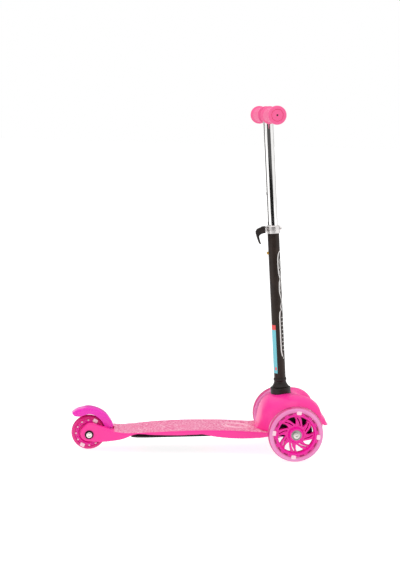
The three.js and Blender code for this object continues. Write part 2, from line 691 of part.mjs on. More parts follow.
function rearWasher(side) {
  const [near, far] = [FORK_HALF + GAP, FORK_HALF + GAP + 1.5].map((y) => y * side);
  const { x, z } = REAR_AXLE;
  return cut(
    bar("y", 9.4, Math.min(near, far), Math.max(near, far), x, z, 20),
    bar("y", BOLT_R + GAP, -40, 40, x, z, 16),
  );
}

place(scooter, "rear_axle_bolt", rearBolt(), FINISH.chrome);
place(scooter, "rear_axle_nut", rearNut(), FINISH.steel);
place(scooter, "left_rear_washer", rearWasher(1), FINISH.black);
place(scooter, "right_rear_washer", rearWasher(-1), FINISH.black);

// ---------------------------------------------------------------- brake fender
/** A curved channel over the rear wheel, kicked up at its tail, with two hinge knuckles. */
function brakeFender() {
  const { pinX, pinZ, half, wall } = FENDER;
  const outer = [
    [-187.5, 54.5], [-193, 65.5], [-203.5, 79.5], [-217, 88.6], [-232, 93.6], [-245, 95],
    [-258, 92.2], [-269, 88.8], [-278.6, 81],
  ];
  const flangeEdge = [
    [-273.5, 75.4], [-266, 74.6], [-259, 76.6], [-250, 82], [-240, 84.6], [-229, 82],
    [-218, 74.4], [-212, 67.5], [-207, 58.5], [-205, 51],
  ];
  const block = acrossY([...outer, ...flangeEdge], -half, half);
  const under = [
    [-183, 40], [-190.2, 55], [-195.5, 66], [-205.4, 77.9], [-218.2, 86.2], [-232.6, 91],
    [-245.4, 92.4], [-257.4, 89.8], [-267.6, 86.3], [-272, 84], [-276, 60],
  ];
  const channel = acrossY(under, -half + wall, half - wall);
  const barrel = (y0, y1) => bar("y", 4.4, y0, y1, pinX, pinZ, 16);
  const hinge = join(cut(block, channel), barrel(-half, -5), barrel(5, half));
  const web = (y0, y1) => box(-196.5, -192, y0, y1, pinZ, 59);
  const full = join(hinge, web(-half, -5), web(5, half));
  return cut(full, bar("y", 1.8 + GAP, -40, 40, pinX, pinZ, 12));
}

const fenderPin = bar("y", 1.8, -23.5, 23.5, FENDER.pinX, FENDER.pinZ, 12);

/** A torsion spring of three turns around the hinge pin. */
function fenderSpring() {
  const turns = 3;
  const perTurn = 10;
  const points = Array.from({ length: turns * perTurn + 1 }, (_, i) => {
    const angle = (2 * Math.PI * i) / perTurn;
    const y = -3.6 + (7.2 * i) / (turns * perTurn);
    return new THREE.Vector3(3.1 * Math.cos(angle), y, 3.1 * Math.sin(angle));
  });
  const section = new THREE.Shape(arc(0, 0, 0.6, 0, 300, 5).map(([a, b]) => at2(a, b)));
  const wire = new THREE.ExtrudeGeometry(section, {
    steps: turns * perTurn,
    extrudePath: new THREE.CatmullRomCurve3(points),
  });
  return solid(wire).translate([FENDER.pinX, 0, FENDER.pinZ]);
}

place(scooter, "brake_fender", brakeFender(), FINISH.fender);
place(scooter, "fender_pin", fenderPin, FINISH.steel);
place(scooter, "fender_spring", fenderSpring(), FINISH.steel);

export default scooter;
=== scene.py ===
# %% [markdown]
# # A child's three-wheel kick scooter
#
# The measured parts come in as a frame of plain solids, each already riding on the body that it
# moves with. This lesson gives them their looks. Parts that only need a finish keep their shape,
# and parts with curves too fine for a plain solid are modelled again in the same place.

# %% Load the frame
import json
from math import asin, cos, degrees, pi, radians, sin, sqrt, tau

import bmesh
import bpy
from mathutils import Matrix, Vector


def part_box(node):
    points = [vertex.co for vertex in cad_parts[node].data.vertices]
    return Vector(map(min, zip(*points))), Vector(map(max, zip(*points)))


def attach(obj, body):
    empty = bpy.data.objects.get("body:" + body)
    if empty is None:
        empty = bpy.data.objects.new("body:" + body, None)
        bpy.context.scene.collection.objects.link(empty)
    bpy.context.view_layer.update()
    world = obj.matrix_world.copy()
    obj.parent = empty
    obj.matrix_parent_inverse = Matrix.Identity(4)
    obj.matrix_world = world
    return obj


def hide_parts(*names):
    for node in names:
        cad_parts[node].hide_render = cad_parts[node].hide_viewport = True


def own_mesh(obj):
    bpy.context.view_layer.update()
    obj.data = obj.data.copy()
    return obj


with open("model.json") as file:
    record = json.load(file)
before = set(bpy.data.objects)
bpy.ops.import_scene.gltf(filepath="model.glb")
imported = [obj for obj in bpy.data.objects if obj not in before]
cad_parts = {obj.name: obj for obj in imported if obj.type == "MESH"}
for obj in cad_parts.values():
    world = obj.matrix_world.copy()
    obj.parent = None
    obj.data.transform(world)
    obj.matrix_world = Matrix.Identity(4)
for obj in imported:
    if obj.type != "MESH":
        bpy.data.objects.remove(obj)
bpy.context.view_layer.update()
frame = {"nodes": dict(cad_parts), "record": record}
nodes = frame["nodes"]
print("parts in the frame:", len(nodes))

# %% [markdown]
# ## Where things are
#
# Blender works in metres, but a scooter is easier to think of in millimetres. Every shape below is
# drawn in millimetres around a handy origin, and a matrix carries it to its place. The places come
# from the frame: a wheel turns about the middle of its tyre's box, and the stem leans along the
# direction in which the handlebar slides.

# %% Places from the frame
MM = 0.001


def middle(node):
    """The middle of a frame part's box, in metres."""
    low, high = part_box(node)
    return (low + high) / 2


def joint(name):
    """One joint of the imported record."""
    return next(j for j in frame["record"]["behaviour"]["joints"] if j["name"] == name)


TUBE_FOOT = -51  # the black tube's lower end, along the stem from the cone
TUBE_TOP = 348
lean = asin(-joint("handlebar_height")["axis"][0])
stem = (
    Matrix.Translation(middle("outer_tube"))
    @ Matrix.Rotation(-lean, 4, "Y")
    @ Matrix.Translation((0, 0, -MM * (TUBE_FOOT + TUBE_TOP) / 2))
)
FACE_RIGHT = Matrix.Rotation(pi / 2, 4, "X")
FACE_LEFT = Matrix.Rotation(pi, 4, "Z") @ FACE_RIGHT
print(f"the stem leans {degrees(lean):.1f} degrees")

# %% [markdown]
# ## Drawing outlines
#
# Nothing moulded has a perfectly sharp corner, because a sharp corner tears out of its mould. Two
# helpers take care of that. One rounds each corner of an outline, and the other runs a smooth curve
# through a few points, which is how the long lines of the deck and the fenders are drawn.

# %% Outline helpers
def rounded(outline, reach, steps=4):
    """The closed outline with each corner replaced by a short curve that starts reach before it."""
    smooth = []
    for i, point in enumerate(outline):
        corner = Vector(point)
        before = Vector(outline[i - 1]) - corner
        after = Vector(outline[(i + 1) % len(outline)]) - corner
        start = corner + before.normalized() * min(reach, before.length * 0.48)
        end = corner + after.normalized() * min(reach, after.length * 0.48)
        for step in range(steps + 1):
            t = step / steps
            smooth.append(start * (1 - t) ** 2 + corner * 2 * t * (1 - t) + end * t * t)
    return [tuple(p) for p in smooth]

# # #

**What the task requires:** Exactly the lines from the line containing "hinge pin. */" to the line containing "points = [vertex.co", both included, are to be set down; no other line belongs in the answer.

**Written response:**
/** A torsion spring of three turns around the hinge pin. */
function fenderSpring() {
  const turns = 3;
  const perTurn = 10;
  const points = Array.from({ length: turns * perTurn + 1 }, (_, i) => {
    const angle = (2 * Math.PI * i) / perTurn;
    const y = -3.6 + (7.2 * i) / (turns * perTurn);
    return new THREE.Vector3(3.1 * Math.cos(angle), y, 3.1 * Math.sin(angle));
  });
  const section = new THREE.Shape(arc(0, 0, 0.6, 0, 300, 5).map(([a, b]) => at2(a, b)));
  const wire = new THREE.ExtrudeGeometry(section, {
    steps: turns * perTurn,
    extrudePath: new THREE.CatmullRomCurve3(points),
  });
  return solid(wire).translate([FENDER.pinX, 0, FENDER.pinZ]);
}

place(scooter, "brake_fender", brakeFender(), FINISH.fender);
place(scooter, "fender_pin", fenderPin, FINISH.steel);
place(scooter, "fender_spring", fenderSpring(), FINISH.steel);

export default scooter;
=== scene.py ===
# %% [markdown]
# # A child's three-wheel kick scooter
#
# The measured parts come in as a frame of plain solids, each already riding on the body that it
# moves with. This lesson gives them their looks. Parts that only need a finish keep their shape,
# and parts with curves too fine for a plain solid are modelled again in the same place.

# %% Load the frame
import json
from math import asin, cos, degrees, pi, radians, sin, sqrt, tau

import bmesh
import bpy
from mathutils import Matrix, Vector


def part_box(node):
    points = [vertex.co for vertex in cad_parts[node].data.vertices]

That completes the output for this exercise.